Data extract:
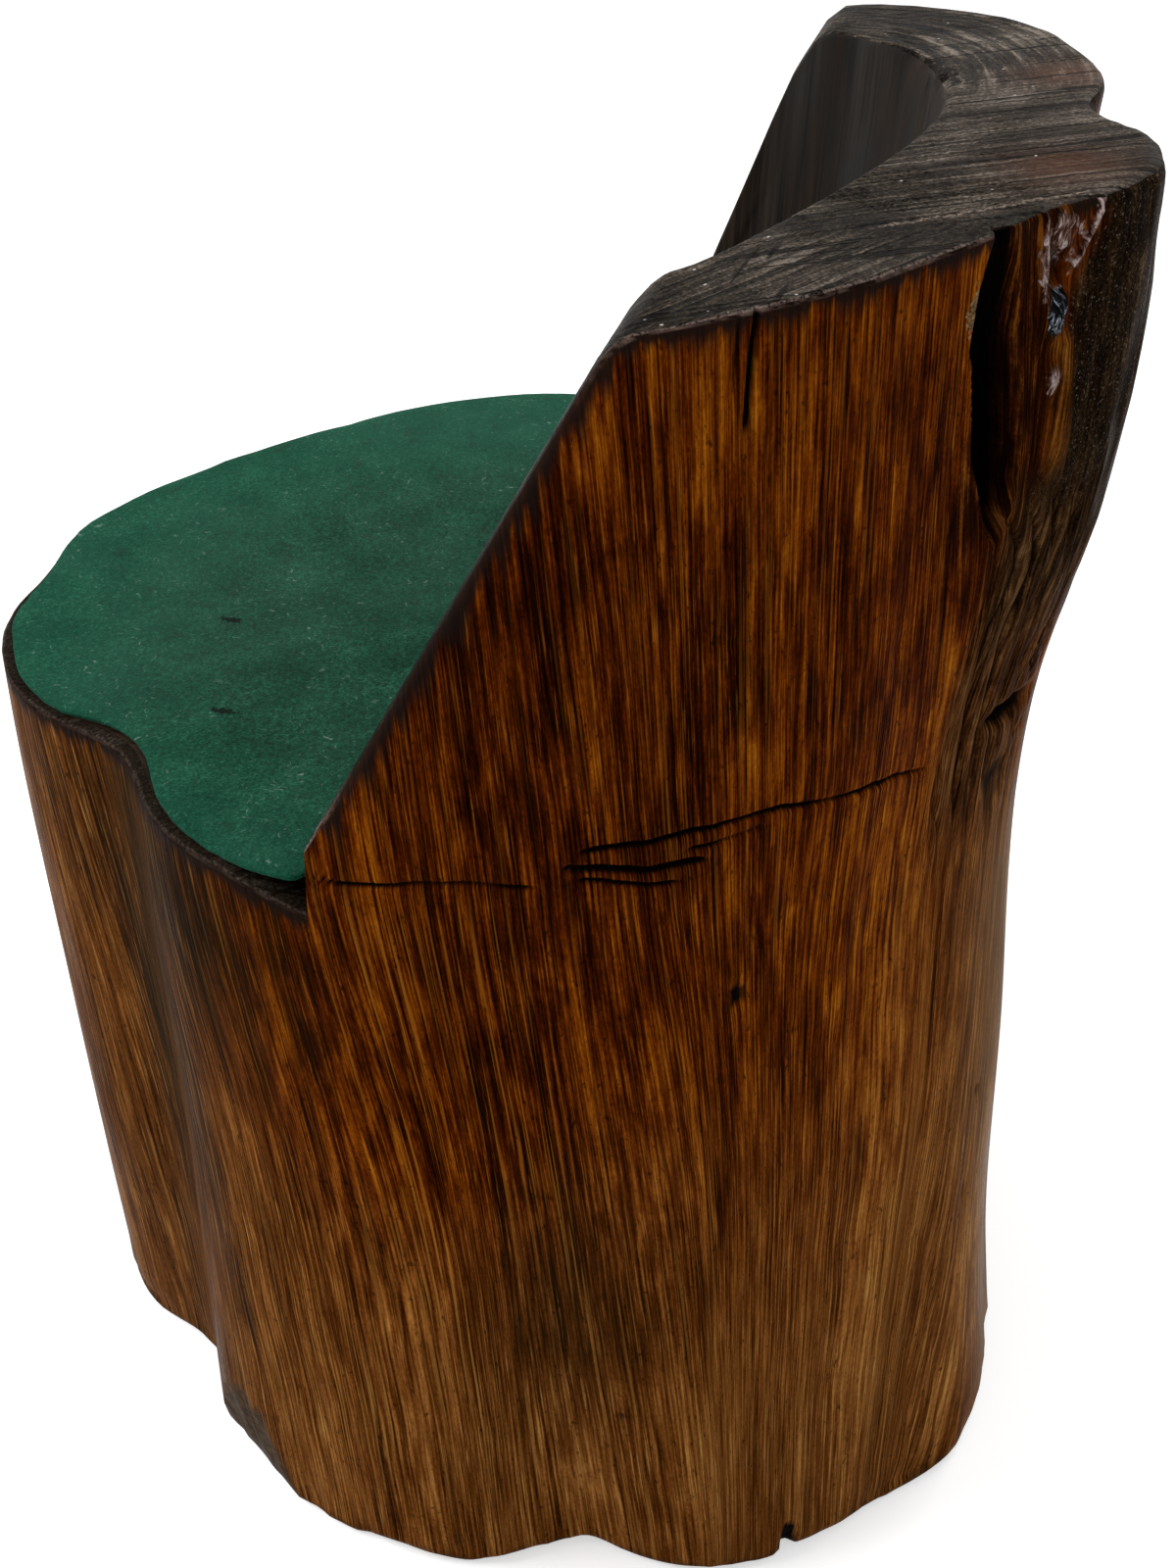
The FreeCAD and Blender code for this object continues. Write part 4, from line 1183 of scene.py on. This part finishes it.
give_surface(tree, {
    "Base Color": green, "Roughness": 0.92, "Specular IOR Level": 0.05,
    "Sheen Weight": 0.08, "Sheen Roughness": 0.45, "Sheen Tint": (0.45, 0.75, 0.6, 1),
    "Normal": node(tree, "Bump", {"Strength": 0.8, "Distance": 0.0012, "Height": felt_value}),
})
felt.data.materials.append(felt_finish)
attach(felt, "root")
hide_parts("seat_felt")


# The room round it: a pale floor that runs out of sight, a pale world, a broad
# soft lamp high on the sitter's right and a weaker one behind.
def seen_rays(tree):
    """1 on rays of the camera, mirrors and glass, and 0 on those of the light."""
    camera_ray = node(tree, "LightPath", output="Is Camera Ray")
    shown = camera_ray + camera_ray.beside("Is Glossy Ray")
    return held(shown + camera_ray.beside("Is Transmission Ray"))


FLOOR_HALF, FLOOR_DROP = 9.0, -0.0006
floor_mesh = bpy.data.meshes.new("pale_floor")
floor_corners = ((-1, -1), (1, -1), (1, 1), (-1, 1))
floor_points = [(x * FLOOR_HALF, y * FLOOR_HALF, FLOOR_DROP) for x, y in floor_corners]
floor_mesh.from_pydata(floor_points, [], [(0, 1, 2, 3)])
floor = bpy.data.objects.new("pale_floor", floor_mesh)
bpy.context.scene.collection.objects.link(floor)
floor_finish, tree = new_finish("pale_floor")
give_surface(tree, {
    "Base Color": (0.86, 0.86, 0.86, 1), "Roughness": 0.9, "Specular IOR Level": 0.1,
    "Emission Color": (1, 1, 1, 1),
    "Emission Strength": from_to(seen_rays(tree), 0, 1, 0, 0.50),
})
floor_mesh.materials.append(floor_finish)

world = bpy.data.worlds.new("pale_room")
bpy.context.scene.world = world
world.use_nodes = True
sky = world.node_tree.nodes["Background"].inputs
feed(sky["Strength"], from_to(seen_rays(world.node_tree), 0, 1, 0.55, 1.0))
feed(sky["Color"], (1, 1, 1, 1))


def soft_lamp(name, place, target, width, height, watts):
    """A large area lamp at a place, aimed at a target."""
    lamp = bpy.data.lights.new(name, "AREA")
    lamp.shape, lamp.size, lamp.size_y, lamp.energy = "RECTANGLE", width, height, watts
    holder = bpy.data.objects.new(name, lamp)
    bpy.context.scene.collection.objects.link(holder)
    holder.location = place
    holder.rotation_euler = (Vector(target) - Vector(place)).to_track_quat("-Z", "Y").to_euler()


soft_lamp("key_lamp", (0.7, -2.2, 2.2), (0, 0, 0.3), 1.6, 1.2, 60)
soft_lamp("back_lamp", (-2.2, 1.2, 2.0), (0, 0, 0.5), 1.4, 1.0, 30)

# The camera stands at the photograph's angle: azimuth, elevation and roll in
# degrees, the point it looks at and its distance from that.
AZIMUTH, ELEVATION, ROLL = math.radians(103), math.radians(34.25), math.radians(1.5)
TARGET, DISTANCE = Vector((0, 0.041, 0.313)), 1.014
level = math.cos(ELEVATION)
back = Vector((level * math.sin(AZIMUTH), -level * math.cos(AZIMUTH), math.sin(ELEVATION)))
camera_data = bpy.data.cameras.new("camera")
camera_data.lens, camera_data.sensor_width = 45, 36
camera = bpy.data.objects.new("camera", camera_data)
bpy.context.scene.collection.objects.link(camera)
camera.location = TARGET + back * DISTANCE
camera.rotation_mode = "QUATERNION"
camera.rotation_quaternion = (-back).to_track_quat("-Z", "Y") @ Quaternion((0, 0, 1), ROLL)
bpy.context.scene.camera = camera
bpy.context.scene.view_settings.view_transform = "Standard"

Exercise aim: Return all of the data word for word.

Solved exercise:
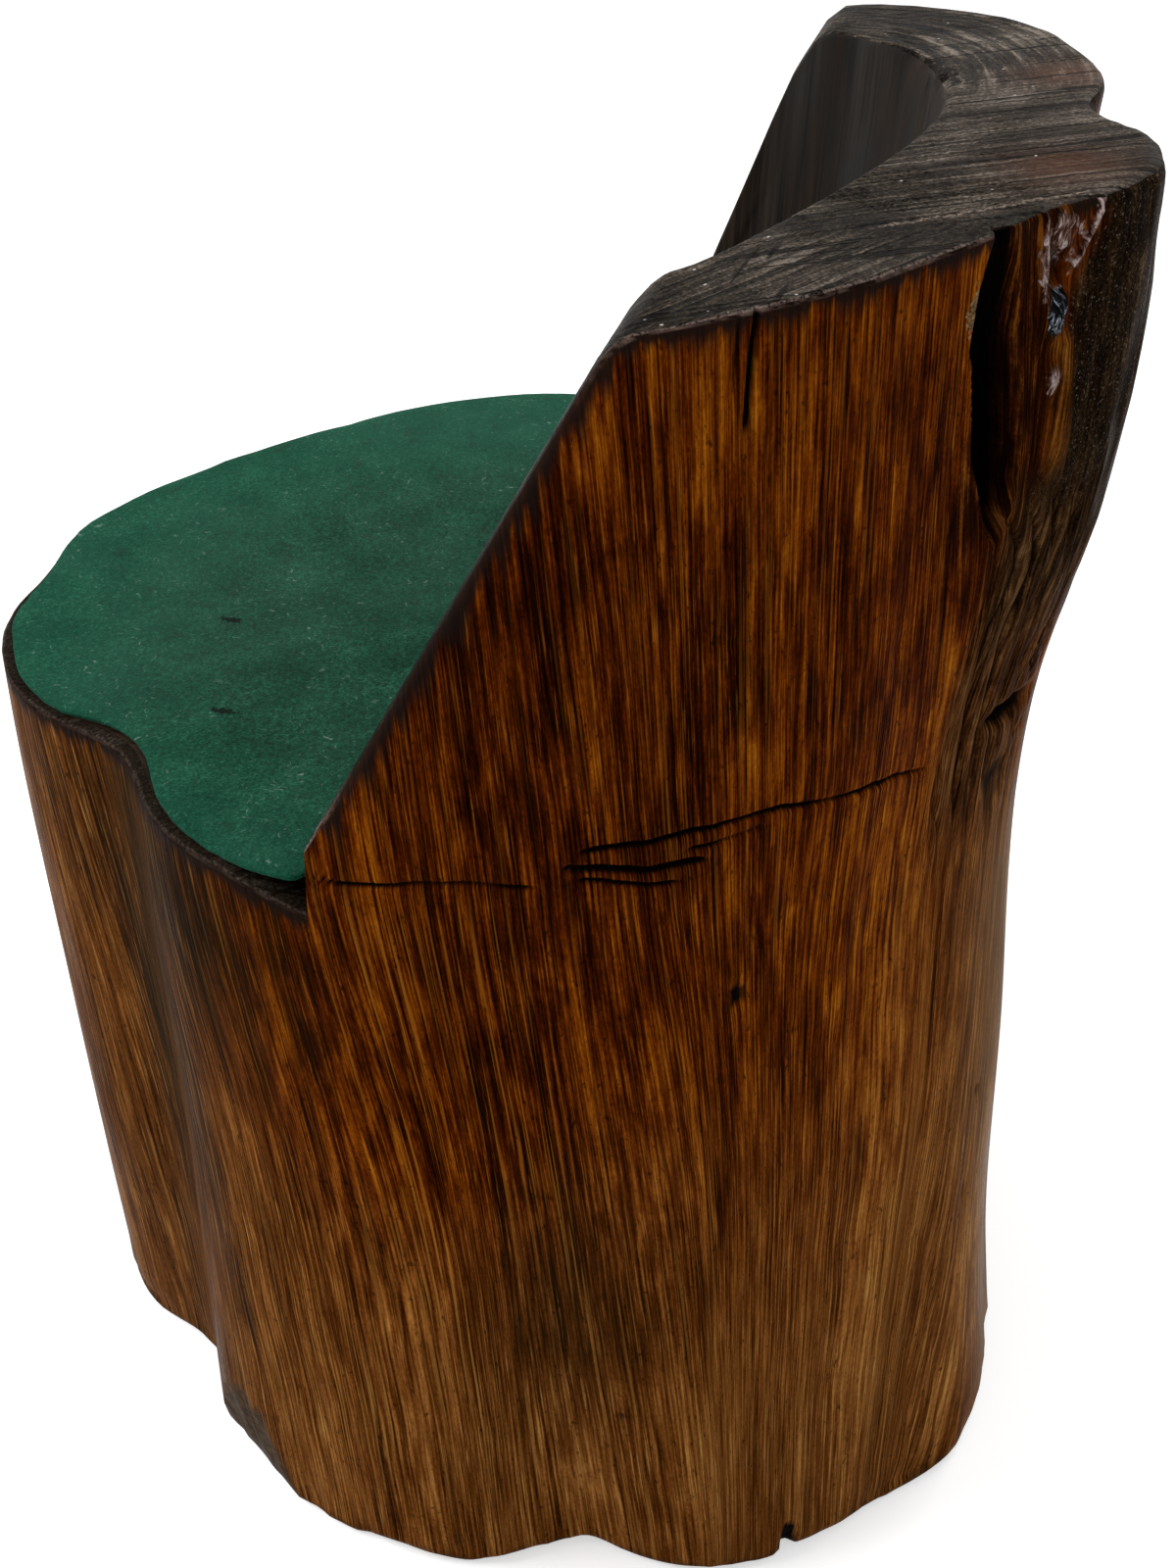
The FreeCAD and Blender code for this object continues. Write part 4, from line 1183 of scene.py on. This part finishes it.
give_surface(tree, {
    "Base Color": green, "Roughness": 0.92, "Specular IOR Level": 0.05,
    "Sheen Weight": 0.08, "Sheen Roughness": 0.45, "Sheen Tint": (0.45, 0.75, 0.6, 1),
    "Normal": node(tree, "Bump", {"Strength": 0.8, "Distance": 0.0012, "Height": felt_value}),
})
felt.data.materials.append(felt_finish)
attach(felt, "root")
hide_parts("seat_felt")


# The room round it: a pale floor that runs out of sight, a pale world, a broad
# soft lamp high on the sitter's right and a weaker one behind.
def seen_rays(tree):
    """1 on rays of the camera, mirrors and glass, and 0 on those of the light."""
    camera_ray = node(tree, "LightPath", output="Is Camera Ray")
    shown = camera_ray + camera_ray.beside("Is Glossy Ray")
    return held(shown + camera_ray.beside("Is Transmission Ray"))


FLOOR_HALF, FLOOR_DROP = 9.0, -0.0006
floor_mesh = bpy.data.meshes.new("pale_floor")
floor_corners = ((-1, -1), (1, -1), (1, 1), (-1, 1))
floor_points = [(x * FLOOR_HALF, y * FLOOR_HALF, FLOOR_DROP) for x, y in floor_corners]
floor_mesh.from_pydata(floor_points, [], [(0, 1, 2, 3)])
floor = bpy.data.objects.new("pale_floor", floor_mesh)
bpy.context.scene.collection.objects.link(floor)
floor_finish, tree = new_finish("pale_floor")
give_surface(tree, {
    "Base Color": (0.86, 0.86, 0.86, 1), "Roughness": 0.9, "Specular IOR Level": 0.1,
    "Emission Color": (1, 1, 1, 1),
    "Emission Strength": from_to(seen_rays(tree), 0, 1, 0, 0.50),
})
floor_mesh.materials.append(floor_finish)

world = bpy.data.worlds.new("pale_room")
bpy.context.scene.world = world
world.use_nodes = True
sky = world.node_tree.nodes["Background"].inputs
feed(sky["Strength"], from_to(seen_rays(world.node_tree), 0, 1, 0.55, 1.0))
feed(sky["Color"], (1, 1, 1, 1))


def soft_lamp(name, place, target, width, height, watts):
    """A large area lamp at a place, aimed at a target."""
    lamp = bpy.data.lights.new(name, "AREA")
    lamp.shape, lamp.size, lamp.size_y, lamp.energy = "RECTANGLE", width, height, watts
    holder = bpy.data.objects.new(name, lamp)
    bpy.context.scene.collection.objects.link(holder)
    holder.location = place
    holder.rotation_euler = (Vector(target) - Vector(place)).to_track_quat("-Z", "Y").to_euler()


soft_lamp("key_lamp", (0.7, -2.2, 2.2), (0, 0, 0.3), 1.6, 1.2, 60)
soft_lamp("back_lamp", (-2.2, 1.2, 2.0), (0, 0, 0.5), 1.4, 1.0, 30)

# The camera stands at the photograph's angle: azimuth, elevation and roll in
# degrees, the point it looks at and its distance from that.
AZIMUTH, ELEVATION, ROLL = math.radians(103), math.radians(34.25), math.radians(1.5)
TARGET, DISTANCE = Vector((0, 0.041, 0.313)), 1.014
level = math.cos(ELEVATION)
back = Vector((level * math.sin(AZIMUTH), -level * math.cos(AZIMUTH), math.sin(ELEVATION)))
camera_data = bpy.data.cameras.new("camera")
camera_data.lens, camera_data.sensor_width = 45, 36
camera = bpy.data.objects.new("camera", camera_data)
bpy.context.scene.collection.objects.link(camera)
camera.location = TARGET + back * DISTANCE
camera.rotation_mode = "QUATERNION"
camera.rotation_quaternion = (-back).to_track_quat("-Z", "Y") @ Quaternion((0, 0, 1), ROLL)
bpy.context.scene.camera = camera
bpy.context.scene.view_settings.view_transform = "Standard"